2. Discuss your individual financial situations.
If you're at the point where you're engaged or living together, you're also at the point where money conversations become a necessity. Certainly before you walk down the aisle, walk through your financial picture.
Now that you've had a candid conversation about your past experiences and expectations with money, you'll likely feel more comfortable talking about your individual financial situations. This information is important to divulge because it will have a profound effect on the other person throughout your relationship.
This conversation should include things like:
- How much debt do you have?
- Do you have a credit card (or multiple credit cards)?
- What's your credit score?
- Do you have an emergency fund?
If you're a saver who's worked hard not to take on debt, for example, you'll want to know if your partner has significant student loans. You'll also want the peace of mind that you can discuss it openly and honestly to come up with a plan you're both comfortable with.
3. Discover each other's short- and long-term financial goals.
In my experience, I've found that couples are a lot happier when they talk about money and align their short- and long-term financial goals early in the relationship. That starts with understanding what those goals are.
Start small, like by discussing a shared savings goal, and work your way up to bigger financial goals.
Don't despair if the conversation gets heated: One spouse wants to save money for a vacation in two years, while the other thinks vacations are a waste and would rather put that money into their retirement savings.
If you're willing to compromise, you both can win. Here's an idea for how to set the stage for collaboration: Set up a financial date night to discuss what each of you wants over the next two to five years, or even longer. While you're both in the right head space, work through these 4 steps to prioritize savings goals.
Together, discuss your family budget. After the wedding, your needs and expenses will change. A budget can help you anticipate how much money you expect to have, where you think it will go and how you'll work toward your goals.

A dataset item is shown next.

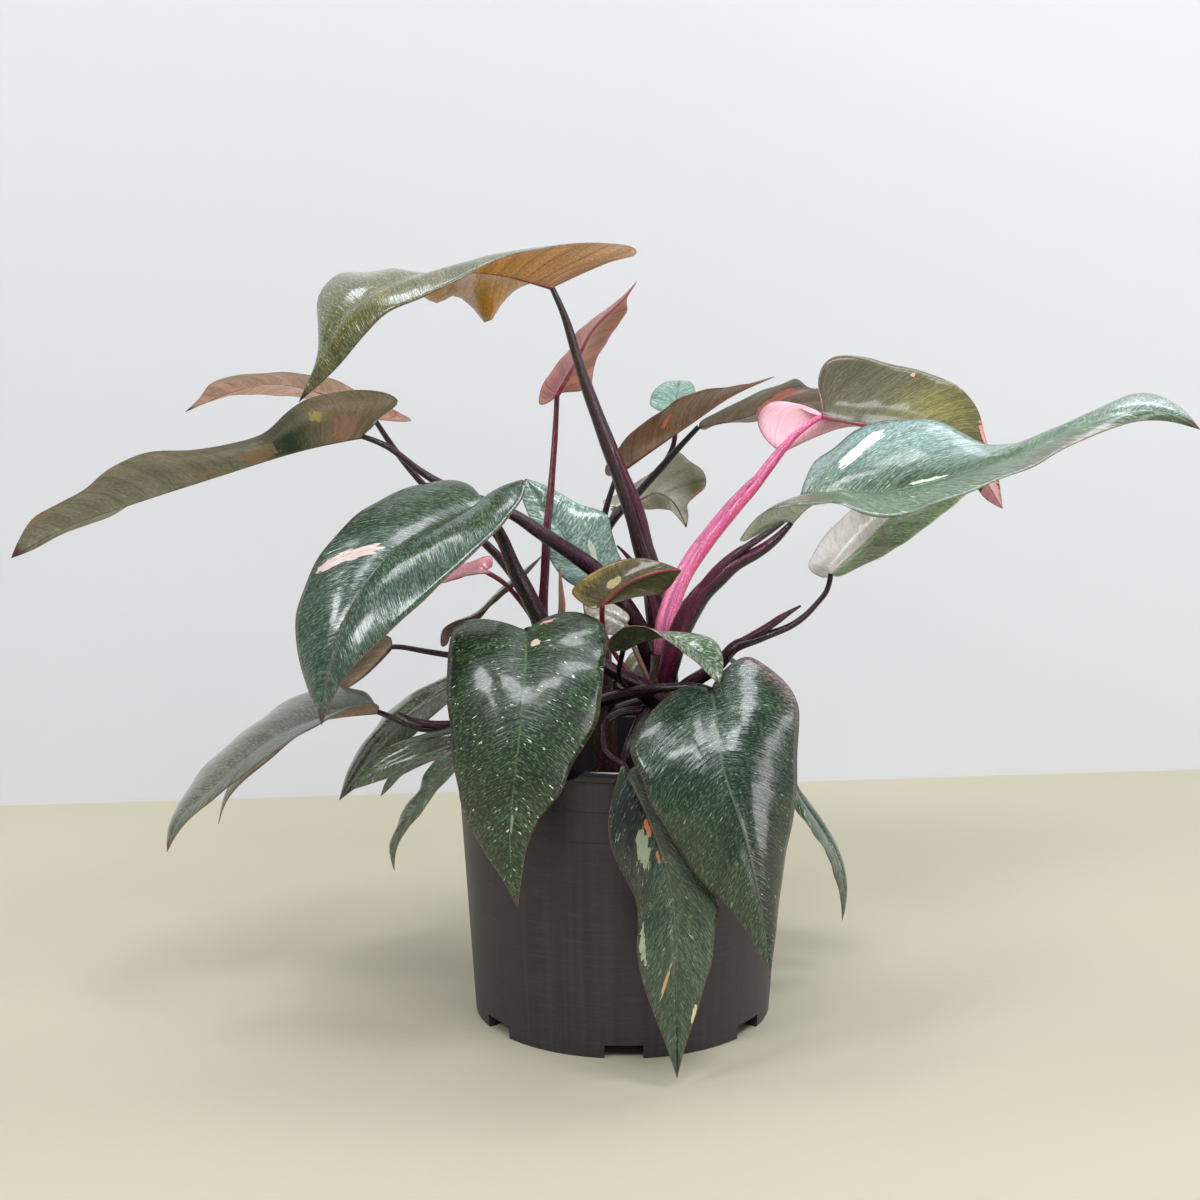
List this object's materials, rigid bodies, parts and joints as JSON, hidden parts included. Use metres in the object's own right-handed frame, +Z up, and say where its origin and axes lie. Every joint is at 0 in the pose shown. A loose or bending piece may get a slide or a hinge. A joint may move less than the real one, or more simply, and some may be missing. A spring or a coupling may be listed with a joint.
{
  "type": "potted plant",
  "caption": "Potted philodendron with large heart-shaped leaves variegated in pink and cream, in a round plastic nursery pot.",
  "frame": {"origin": "centre of the bounding box's bottom, on the pot's axis at its foot", "axes": "+Z up, +X to the right as seen from the front, -Y towards the viewer"},
  "size_m": [0.5576, 0.2169, 0.3735],
  "materials": {
    "leaf_green": "dark green leaf with a waxy gloss",
    "leaf_underside": "reddish brown leaf seen mostly from below",
    "leaf_cream": "leaf with a cream half",
    "leaf_pink": "pale pink young leaf",
    "stalk_purple": "smooth dark purple stalk",
    "stalk_pink": "smooth pink stalk",
    "pot_plastic": "dark charcoal moulded plastic",
    "soil_bark": "loose bark and peat mix"
  },
  "bodies": {
    "root": {"leaf_top": "leaf_underside", "leaf_upright": "leaf_underside", "leaf_far_left": "leaf_green", "leaf_brown_left": "leaf_underside", "leaf_front_left": "leaf_green", "leaf_pink_small": "leaf_pink", "leaf_front": "leaf_green", "leaf_front_right": "leaf_green", "leaf_hanging": "leaf_green", "leaf_half_cream": "leaf_cream", "leaf_far_right": "leaf_green", "leaf_half_pink": "leaf_underside", "leaf_grey_right": "leaf_underside", "leaf_brown_right": "leaf_underside", "leaf_teal_back": "leaf_green", "leaf_teal_small": "leaf_green", "leaf_grey_back": "leaf_underside", "leaf_olive_small": "leaf_underside", "leaf_twisted_small": "leaf_green", "leaf_low_left": "leaf_green", "leaf_low_left_behind": "leaf_green", "leaf_low_a": "leaf_green", "leaf_low_b": "leaf_green", "leaf_low_c": "leaf_green", "leaf_low_d": "leaf_green", "leaf_low_right": "leaf_green", "leaf_pale_back": "leaf_green", "leaf_edge_on": "leaf_green", "leaf_pale_pink": "leaf_pink", "leaf_back_left_low": "leaf_green", "leaf_back_right_low": "leaf_green", "leaf_back_left_high": "leaf_green", "leaf_back_right_high": "leaf_green", "stem_right": "stalk_purple", "stem_left": "stalk_purple", "stem_back": "stalk_purple", "petiole_pink": "stalk_pink", "pot": "pot_plastic", "soil": "soil_bark"}
  },
  "joints": []
}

Being aware of your own habits can help you create a successful budget as a couple. After you've started the budget discussion — but before you finalize it — it might be helpful for both of you to track your spending for a month or two. That will give you a more realistic picture of how you prioritize your expenses.
As with compromise, baby steps lead to big wins. If one partner is struggling to change their spending habits, it's OK to start small. Agree to put $50 in a savings account each month. Then as savings becomes a habit, agree to put a set amount into retirement each month. You can build these habits together.
4. Discuss how to combine finances after marriage.
For some couples, combining finances is the right move. Both partners can easily access the same information, make payments, track spending and stay on the same financial track. (For more considerations, read my article, Should you open a joint bank account?)
Other couples prefer to maintain separate bank accounts, even after their marriage.
Still others like to mix approaches by keeping some expenses separate and sharing a joint account. For example, maybe the mortgage and utility bills are paid out of the joint account, but each person uses their own money when dining out or buying things like clothes.
What's best for you depends on your needs and goals. Agree to remain flexible. If you try one approach and it isn't working, it's OK to reevaluate and change gears.
5. Know how to handle future financial disagreements.
We're all wired a little differently. Sometimes we don't even understand our own financial actions — much less why our spouse behaves the way they do. It's easy to see how conflict happens.
Answering the questions above as part of a candid conversation can help you better understand how you and your partner approach financial decisions as well as how you can work through future disagreements or differences.
It's a good idea to include positive things in the discussion, like what you appreciate about each other. And if things start to get heated, or you and your spouse start to experience emotional flooding — when you're overwhelmed with anxiety, anger and panic — pause the discussion and take a break. Come back to it when everyone feels calmer.
My hope is that these five tips can help you and your spouse work together to achieve your family financial goals with as little conflict as possible.